There are student athletes, and there are student athletes.  The NCAA compares both equally, and they are not.  The volleyball coach at the University of Arizona knew full well that successful recruiting and funding of his program depended upon a successful football and basketball program. Eleven of Arizona’s 13 programs listed lost money, including volleyball.  The profits from men’s football and basketball were about $26 million, more than enough to compensate.  Graduation percentages are tricky, and I don’t like the 6 year definition; I got through Dartmouth in 4, and the Dartmouth man who ran the 5000 at the NCAAs will likely do it in 4, too.

I am concerned about big corporations buying advertising, using handsome young men and pretty young women with nice voices to push a toxic agenda, be it chemical, like ExxonMobil, or sport, like the NCAA.  Money talks, it talks too much, and it is time to shut it up. Money could be used to pay for good professors, not coaches, lessen the burden of student debt, develop first rate researchers, writers, educators, and try to lift more poor out of poverty.  Ads? Request retired people like me to help tutor or use our experiences and wisdom.  Bet they wouldn’t cost much on a Jumbotron.   This is the 21st century.  We need educated people to understand the growing complexity of this world. Fox News has a simple answer for everything.  There are few simple answers, and that makes life difficult. Instead of embracing complexity, we pay tens of millions to a coach to help young men put a ball through a metal rim.  If your team wins, you feel better about life. Is escape the point?

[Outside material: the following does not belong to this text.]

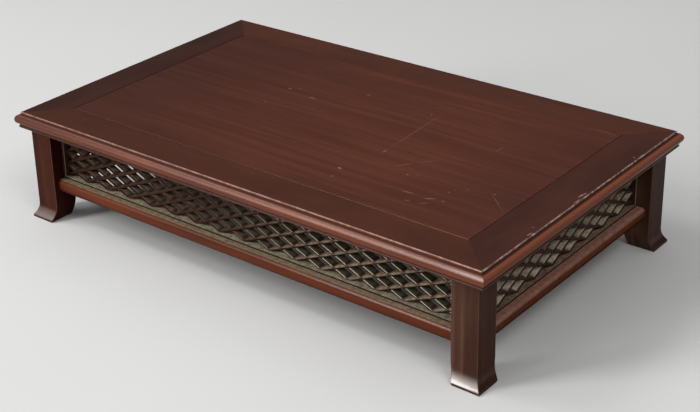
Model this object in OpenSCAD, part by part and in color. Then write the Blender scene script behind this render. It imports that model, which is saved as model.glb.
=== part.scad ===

When I cared about basketball, O’Bannon was a name to be feared in Arizona.  Now, I wish him every bit of success off the court.  Stay with this cause, sir, for this is where you may make your mark in life.  I bet you never expected that.





One Response to “STUDENT-ATHLETES”

  1. Dennis Says:

    What are their majors? I can’t speak to other campuses, but I can speak to mine. The majority of the Aggie “student”-athletes graduate with concoct-your-own majors: Bachelor of Individualized Studies or Bachelor of Applied Studies. These were intended to distance (outreach) programs for citizens who couldn’t get to the campus to complete a more conventional program.

    For example, someone who has an Associate’s and certification as a radiology tech and needs a baccalaureate degree to move up the employment ladder was in the target group. The idea was that the student had completed a “major” in getting the certification. So the university would look at their credits and develop a “degree completion” program that filled the holes left by the focus on technical training.

    Instead, the athletics programs latched onto it like a hungry infant at mommy’s breast. The programs are flexible. As long as some justification can be cobbled together for studying (say) 19th C Russian literature and Criminal Justice and a dash of Philosophy (I wanna major in Dostoyevsky), the University is good with it. And the athletes are free to be at practice. Everyone wins, except the education system.